What is expected =
Tally up the lines that include "this" and state that number by itself.
# start of Supplied data
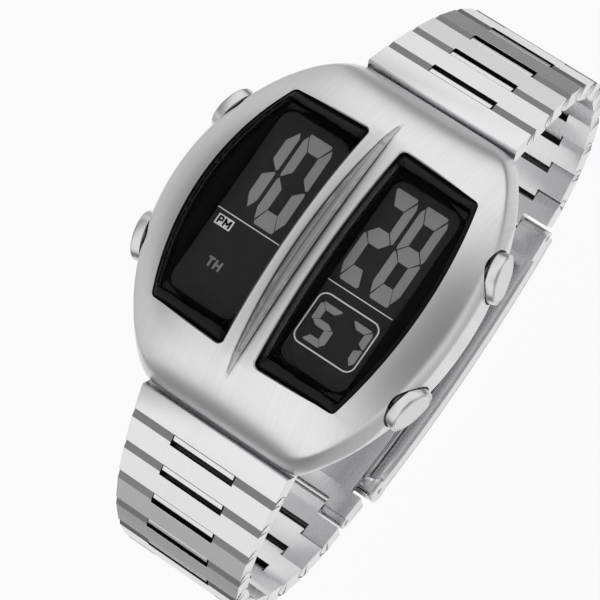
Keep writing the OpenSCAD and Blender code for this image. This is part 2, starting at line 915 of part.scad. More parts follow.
module plain_link(n) {
    tapered(n, link_pitch) {
        difference() {
            union() {
                across_bar(half_width(0))
                    near_outline();
                link_far_end(half_width(0), n == link_count);
            }
            translate([-knuckle_radius - past, -half_thick - past, -notch_half_width])
                cube([knuckle_radius + past + notch_depth, link_thickness + 2 * past, 2 * notch_half_width]);
            translate([0, 0, -half_width(0) - past])
                cylinder(r = pin_hole, h = 2 * half_width(0) + 2 * past, $fn = 48);
        }
    }
    translate([0, 0, -half_width(n - 1) + pin_short])
        cylinder(r = pin_radius, h = 2 * (half_width(n - 1) - pin_short), $fn = 48);
}

// The first link has a lower, full-width knuckle that reaches under the lip
module first_link() {
    far_shift = first_far_pin - [link_pitch, 0];
    bar_low = first_face_drop - link_thickness;
    tapered(1, first_far_pin[0])
        difference() {
            union() {
                across_bar(half_width(0))
                    union() {
                        circle(r = knuckle_radius, $fn = 48);
                        polygon([[0, -knuckle_radius], [0.6, knuckle_radius - 0.55],
                            [first_face_start, knuckle_radius - 0.55],
                            [first_face_start, first_face_drop - 0.15],
                            [first_face_start + 0.15, first_face_drop],
                            [far_shift[0] + face_end - 1, first_face_drop],
                            [far_shift[0] + face_end - 1, bar_low],
                            [first_face_start + 0.8, bar_low]]);
                    }
                translate([far_shift[0], far_shift[1], 0])
                    link_far_end(half_width(0), false);
            }
            translate([0, 0, -half_width(0) - past])
                cylinder(r = pin_run, h = 2 * half_width(0) + 2 * past, $fn = 48);
        }
}

module bracelet_link(n, upper) {
    color("silver")
        mirror([0, upper ? 0 : 1, 0])
            at_link(n)
                if (n == 1)
                    first_link();
                else
                    plain_link(n);
}

// Turns a shape about the clasp's centre, so that 0 is the lowest point
// and a positive angle lies towards 12 o'clock
module on_clasp(angle) {
    translate([0, 0, clasp_centre])
        rotate([angle, 0, 0])
            children();
}

// Gives a side outline, drawn about the clasp's centre, its width across the clasp
module across_clasp(half_wide) {
    translate([0, 0, clasp_centre])
        rotate([90, 0, 90])
            translate([0, 0, -half_wide])
                linear_extrude(height = 2 * half_wide)
                    children();
}

// The side outline of a curved leaf between two radii and two angles
module leaf_outline(inner, outer, from, to) {
    difference() {
        circle(r = outer, $fn = 360);
        circle(r = inner, $fn = 360);
        rotate(from - 90)
            translate([-far, -far])
                square([2 * far, far]);
        rotate(to - 90)
            translate([-far, 0])
                square([2 * far, far]);
        translate([-far, 0])
            square([2 * far, far]);
    }
}

// A round spot in the clasp's side outline
module spot(angle, at_radius, radius) {
    rotate(angle)
        translate([0, -at_radius])
            circle(r = radius, $fn = 48);
}

// A round bar across the clasp at an angle and radius
module clasp_round(angle, at_radius, radius, half_wide) {
    across_clasp(half_wide)
        spot(angle, at_radius, radius);
}

// The gap for a link's tongue at one end of the clasp
module tongue_gap(side) {
    on_clasp(side * clasp_end_angle)
        translate([-notch_half_width, side > 0 ? -notch_depth : -past - 2, -clasp_radius - 5])
            cube([2 * notch_half_width, notch_depth + past + 2, 10]);
}

function clasp_angle(distance) = asin(distance / clasp_radius);

cover_hinge_angle = -clasp_angle(cover_hinge_distance);
blade_hinge_angle = clasp_angle(blade_hinge_distance);
knuckle_room = hinge_knuckle + 0.2;
middle_knuckle_half = 3;
end_block_angle = clasp_end_angle - clasp_angle(end_block_length);

// The bar that joins the bracelet to the cover, its tips drawn in
module clasp_spring_bar() {
    color("gray")
        clasp_round(clasp_end_angle, clasp_radius, pin_radius, tongue_half_width);
}

module clasp_inner_blade() {
    color("silver") {
        difference() {
            union() {
                across_clasp(blade_width / 2) {
                    leaf_outline(inner_inner, inner_inner + blade_thickness,
                        -end_block_angle - 1, blade_hinge_angle);
                    spot(blade_hinge_angle, blade_hinge_radius, hinge_knuckle);
                }
                across_clasp(clasp_end_width / 2) {
                    leaf_outline(inner_inner - 0.15, clasp_radius + half_thick,
                        -clasp_end_angle, -end_block_angle);
                    spot(-clasp_end_angle, clasp_radius, knuckle_radius);
                }
            }
            tongue_gap(-1);
            clasp_round(-clasp_end_angle, clasp_radius, pin_hole, clasp_end_width);
            clasp_round(blade_hinge_angle, blade_hinge_radius, pin_hole, blade_width);
            clasp_round(blade_hinge_angle, blade_hinge_radius, knuckle_room, middle_knuckle_half + gap);
        }
        clasp_round(-clasp_end_angle, clasp_radius, pin_radius, clasp_end_width / 2 - pin_short);
        clasp_round(blade_hinge_angle, blade_hinge_radius, pin_radius, blade_width / 2 - pin_short);
    }
}

module clasp_middle_blade() {
    color("silver")
        difference() {
            union() {
                across_clasp(blade_width / 2) {
                    leaf_outline(middle_inner, middle_inner + blade_thickness,
                        cover_hinge_angle, blade_hinge_angle);
                    spot(blade_hinge_angle, blade_hinge_radius, hinge_knuckle);
                }
                clasp_round(cover_hinge_angle, cover_hinge_radius, hinge_knuckle, flange_inner - gap);
            }
            for (s = [0, 1])
                mirror([s, 0, 0])
                    translate([middle_knuckle_half + far / 2, 0, 0])
                        clasp_round(blade_hinge_angle, blade_hinge_radius, knuckle_room, far / 2);
            clasp_round(blade_hinge_angle, blade_hinge_radius, pin_run, blade_width);
            clasp_round(cover_hinge_angle, cover_hinge_radius, pin_run, cover_half_width);
        }
}

module clasp_cover() {
    color("silver") {
        difference() {
            across_clasp(cover_half_width) {
                leaf_outline(middle_inner, cover_inner + blade_thickness, cover_hinge_angle, clasp_end_angle);
                leaf_outline(clasp_radius - half_thick, cover_inner + blade_thickness,
                    end_block_angle, clasp_end_angle);
                spot(cover_hinge_angle, cover_hinge_radius, cover_ear_radius);
                spot(clasp_end_angle, clasp_radius, knuckle_radius);
            }
            across_clasp(flange_inner) {
                leaf_outline(clasp_radius - 5, cover_inner, cover_hinge_angle - 4, end_block_angle);
                spot(cover_hinge_angle, cover_hinge_radius, knuckle_room);
            }
            tongue_gap(1);
            clasp_round(clasp_end_angle, clasp_radius, pin_hole, far / 2);
            clasp_round(cover_hinge_angle, cover_hinge_radius, pin_hole, far / 2);
        }
        clasp_round(cover_hinge_angle, cover_hinge_radius, pin_radius, cover_half_width - 0.2);
    }
}

case();
crystal_left();
crystal_right();
crystal_gaskets();
display_mask();
lcd_left();
lcd_right();
light_panels();
zebra_connectors();
module_frame();
circuit_board();
board_parts();
switch_contacts();
cell_holder();
coin_cell();
cell_clip();
buzzer_disc();
case_back();
case_back_gasket();
case_back_screws();
pusher(true, true);  // pusher_upper_right
pusher(true, false);  // pusher_lower_right
pusher(false, true);  // pusher_upper_left
pusher(false, false);  // pusher_lower_left
spring(true, true);  // spring_upper_right
spring(true, false);  // spring_lower_right
spring(false, true);  // spring_upper_left
spring(false, false);  // spring_lower_left
pusher_seals();
spring_bars();
bracelet_link(1, true);  // upper_link_01
bracelet_link(2, true);  // upper_link_02
bracelet_link(3, true);  // upper_link_03
bracelet_link(4, true);  // upper_link_04
bracelet_link(5, true);  // upper_link_05
bracelet_link(6, true);  // upper_link_06
bracelet_link(7, true);  // upper_link_07
bracelet_link(8, true);  // upper_link_08
bracelet_link(9, true);  // upper_link_09
bracelet_link(10, true);  // upper_link_10
bracelet_link(11, true);  // upper_link_11
bracelet_link(12, true);  // upper_link_12
bracelet_link(1, false);  // lower_link_01
bracelet_link(2, false);  // lower_link_02
bracelet_link(3, false);  // lower_link_03
bracelet_link(4, false);  // lower_link_04
bracelet_link(5, false);  // lower_link_05
bracelet_link(6, false);  // lower_link_06
bracelet_link(7, false);  // lower_link_07
bracelet_link(8, false);  // lower_link_08
bracelet_link(9, false);  // lower_link_09
bracelet_link(10, false);  // lower_link_10
bracelet_link(11, false);  // lower_link_11
bracelet_link(12, false);  // lower_link_12
clasp_spring_bar();
clasp_inner_blade();
clasp_middle_blade();
clasp_cover();
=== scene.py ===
import math

import bmesh
import bpy
import numpy as np
from mathutils import Matrix, Vector
from mathutils.geometry import delaunay_2d_cdt


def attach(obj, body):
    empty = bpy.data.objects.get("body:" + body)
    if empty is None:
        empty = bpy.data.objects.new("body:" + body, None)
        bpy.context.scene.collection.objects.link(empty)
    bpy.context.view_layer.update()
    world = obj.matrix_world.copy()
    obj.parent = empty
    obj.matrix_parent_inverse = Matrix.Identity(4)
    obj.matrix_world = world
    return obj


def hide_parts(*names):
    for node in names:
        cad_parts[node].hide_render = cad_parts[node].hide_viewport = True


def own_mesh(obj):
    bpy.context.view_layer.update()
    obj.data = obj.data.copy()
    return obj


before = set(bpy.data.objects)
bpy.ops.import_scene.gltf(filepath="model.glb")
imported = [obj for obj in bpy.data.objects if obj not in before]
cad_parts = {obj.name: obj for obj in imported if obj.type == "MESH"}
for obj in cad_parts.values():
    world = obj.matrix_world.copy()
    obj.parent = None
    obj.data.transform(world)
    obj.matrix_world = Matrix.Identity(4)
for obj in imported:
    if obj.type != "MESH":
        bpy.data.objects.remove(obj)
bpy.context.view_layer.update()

mm = 0.001
# Points nearer than this are welded
weldGap = 0.002


# Meshes and pieces. Lengths in this file are in millimetres until a mesh is made

def meshFrom(name, points, faces):
    mesh = bpy.data.meshes.new(name)
    corners = [tuple(p) for p in np.asarray(points, float) * mm]
    mesh.from_pydata(corners, [], [tuple(map(int, f)) for f in faces])
    mesh.validate()
    return mesh


def faceOutward(mesh, merge=0.0):
    work = bmesh.new()
    work.from_mesh(mesh)
    if merge:
        bmesh.ops.remove_doubles(work, verts=work.verts, dist=merge * mm)
    bmesh.ops.recalc_face_normals(work, faces=work.faces)
    if work.calc_volume(signed=True) < 0:
        bmesh.ops.reverse_faces(work, faces=work.faces)
    work.to_mesh(mesh)
    work.free()


def solidFrom(name, points, faces):
    mesh = meshFrom(name, points, faces)
    faceOutward(mesh)
    return mesh


def addObject(name, data):
    made = bpy.data.objects.new(name, data)
    bpy.context.scene.collection.objects.link(made)
    return made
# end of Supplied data
Response =
3